My Relationship With Social Identities, Self-Authorship
(How I See The Diversity and Privilege As Issues)
After taking Univeristy Studies, I learned so much about how my fellow peers identify themselves with multiple identities. I also learned how social identity plays a factor into how people get jobs and how others are perceived based on their identity. My relationship with social identities is that I identify with many things such as being a transfer student, being a daughter of immigrant parents, being a sister, living in a white-affluent community my entire life, and being a Filipino-Iranian American. All these social identities define who I am as a person and how I interact with others. Furthermore, my relationship with self-authorship is that I am working on my intrapersonal development and my interpersonal development. I am further trying to find the right balance between figuring out more of who I am as a person by creating relationships with my professors, peers, and my community outside of UCLA.
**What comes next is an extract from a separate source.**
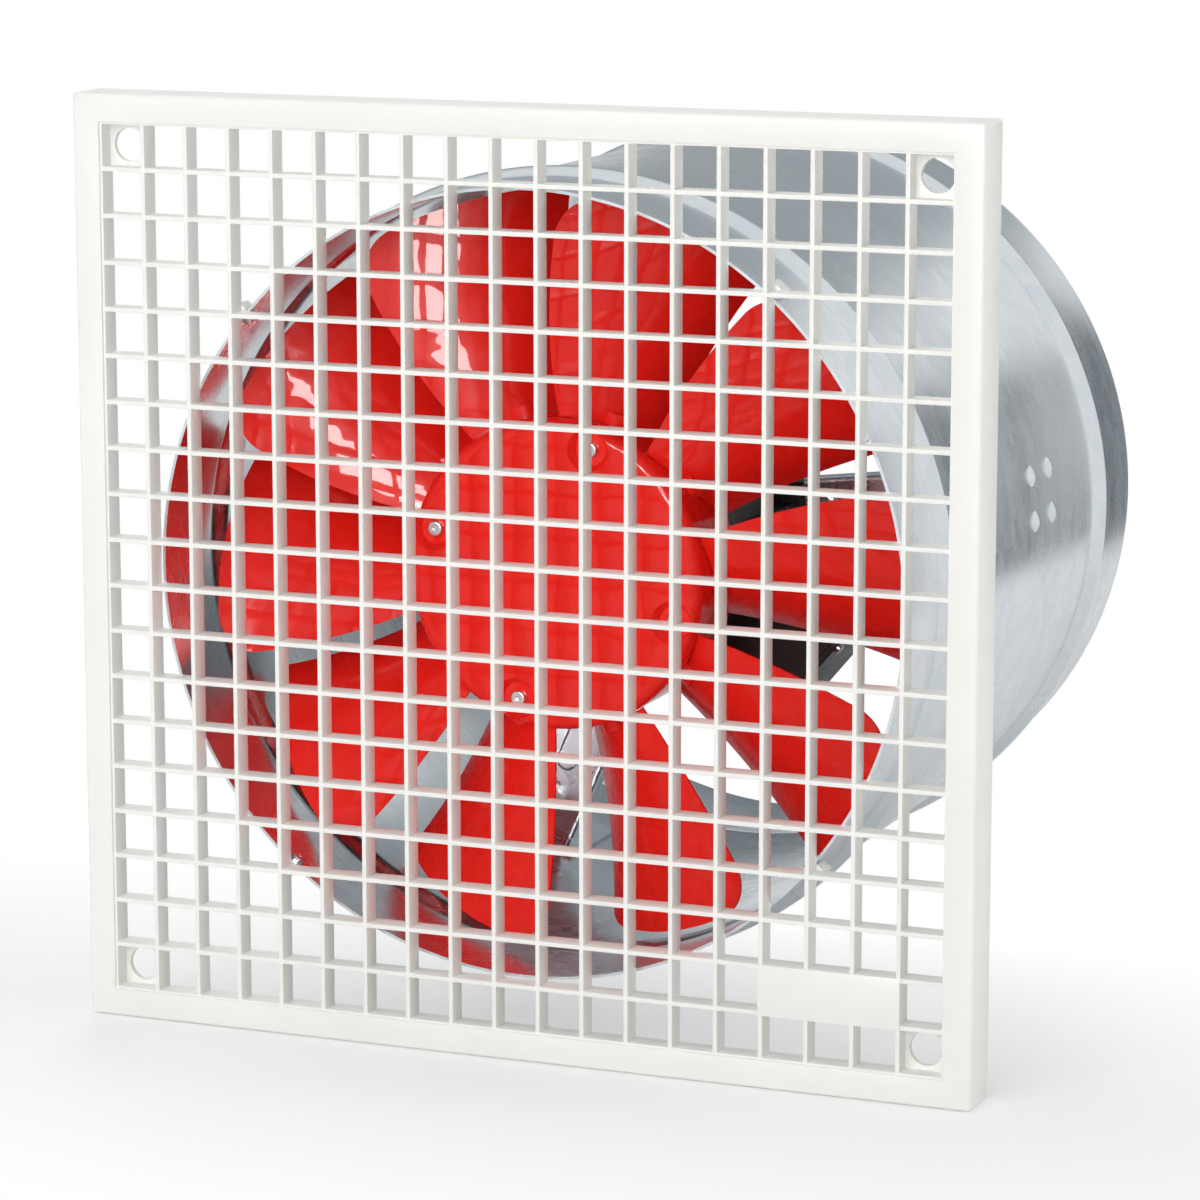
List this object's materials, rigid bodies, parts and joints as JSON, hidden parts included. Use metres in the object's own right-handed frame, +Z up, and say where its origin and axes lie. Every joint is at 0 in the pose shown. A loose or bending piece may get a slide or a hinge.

I think privilege is such a prevalent issue in our world. For me, I feel I am privileged to be from Calabasas, a suburban city in the Greater Los Angeles where the majority of the population is white and rich. However, sometimes I do not feel privileged to have grown up in Calabasas since most of my life I was faced with bullying from white people who looked down upon me because of my skin color. I further think diversity is an issue in my city for I rarely see people of my own color and only see people with white skin. Yet, I believe diversity is not an issue at UCLA. Everyday, I am able to see diverse groups of people interacting with one another. I further get the privilege to be at a school where diversity is welcomed and stressed not only inside the classroom but outside the classroom.